I Asked for Help and It Was Awesome
What a difference the passage of time can make to my perspective. I re-read the article I wrote in the spring choking back tears. There was so much hurt and anger in that post. So much vulnerability. As I was reading I wanted to go back and hug my past me.
When I look at the seeds I planted, my intention was to be okay with my vulnerability and to help normalize “I need help too and that’s okay”. It’s ironic to me that without even knowing that this was going to be the topic this week, the week I had leading to this post was a test of that vulnerability and that surrender to accepting help.
- I asked for help this week. And I showed vulnerability. A lot. I got a massage. I needed help to release the stress I carried in my neck and shoulders.
- I cried unabashedly in my yoga class. No shame or blame, I needed the release and there it happened. On the mat. In front of witnesses—and I am still alive to tell the tale.
- I cried in front of my kids. I didn’t hide it. I talked frankly about my feelings and what was making me sad. It was like a conversation about what to have for dinner. It felt normal and okay for everyone.
- I joined Weight Watchers. I have been struggling with staying on track, with eating mindfully, with feeling healthy in my body. Summer was fun, no regrets but I recognized and I asked for an extra bit of help to get me there.

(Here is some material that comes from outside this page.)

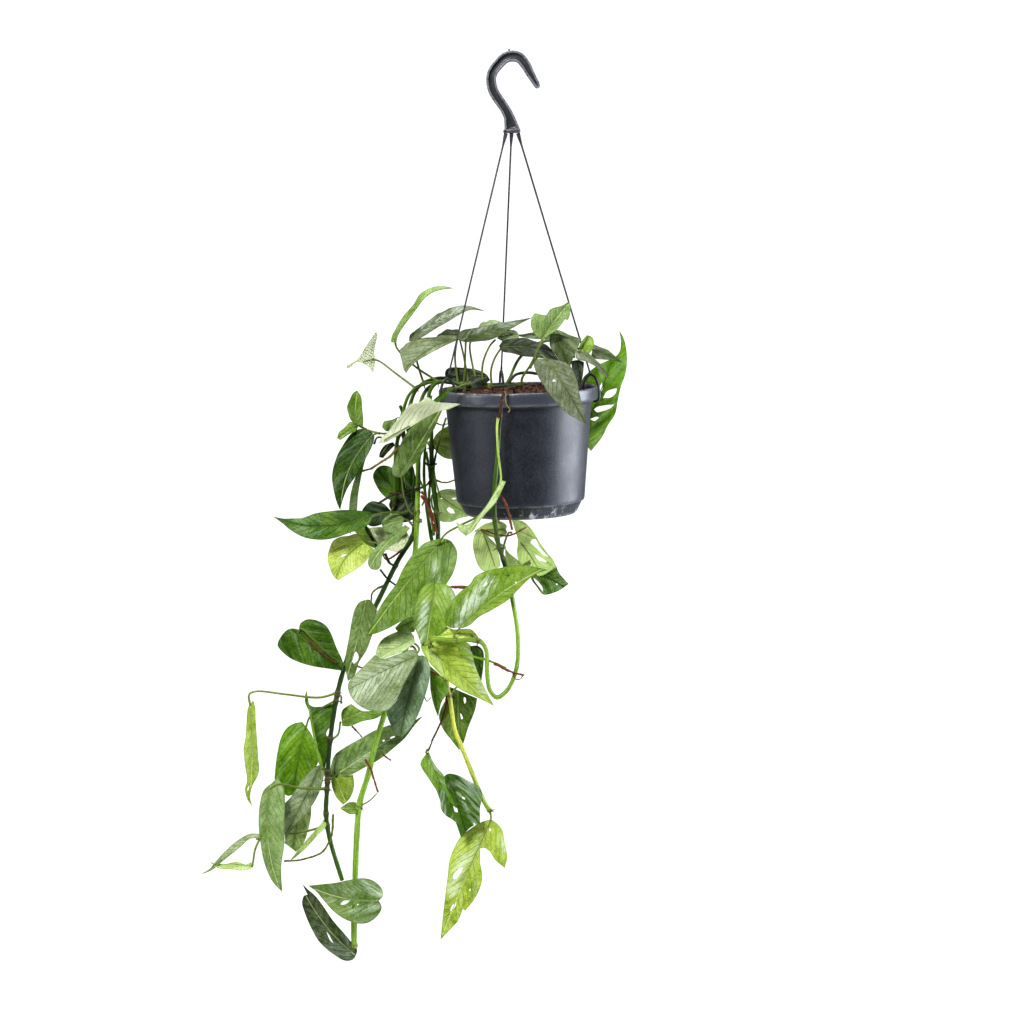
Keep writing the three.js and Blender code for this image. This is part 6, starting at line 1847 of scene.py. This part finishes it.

- I asked and allowed the help in this week. I presented a Huna workshop this weekend at a Children’s wellness event which was scheduled the same day we were having guests over for dinner. Normally the shopping, meal prep, house cleaning is a team effort but the scheduling didn’t allow for it. I even offered to my husband to postpone the meal given that I couldn’t help. I did have bit of guilt. He said, “I got it” and so I went, I let go, I allowed the help. And it was a wonderful and delicious stress-free meal after a great day.
The magical part is that in this energy of allowing and accepting help (because everything is a vibration), I have been attracting the help that I need. The right people have shown up to help with my website build. I have had people ask to collaborate on healing projects, helping me expand my healing practice and reach. And I had 2 people at this conference come forward with holistic solutions to support my son with his seizures. No trying, no fighting, no hustling or sweating, literally these things just fell into my lap. What a harvest to reap from those tiny seeds of intention. I asked for help and it was not only okay, it was awesome. Now I challenge you. Do it! Ask for help! Let me know how it turns out.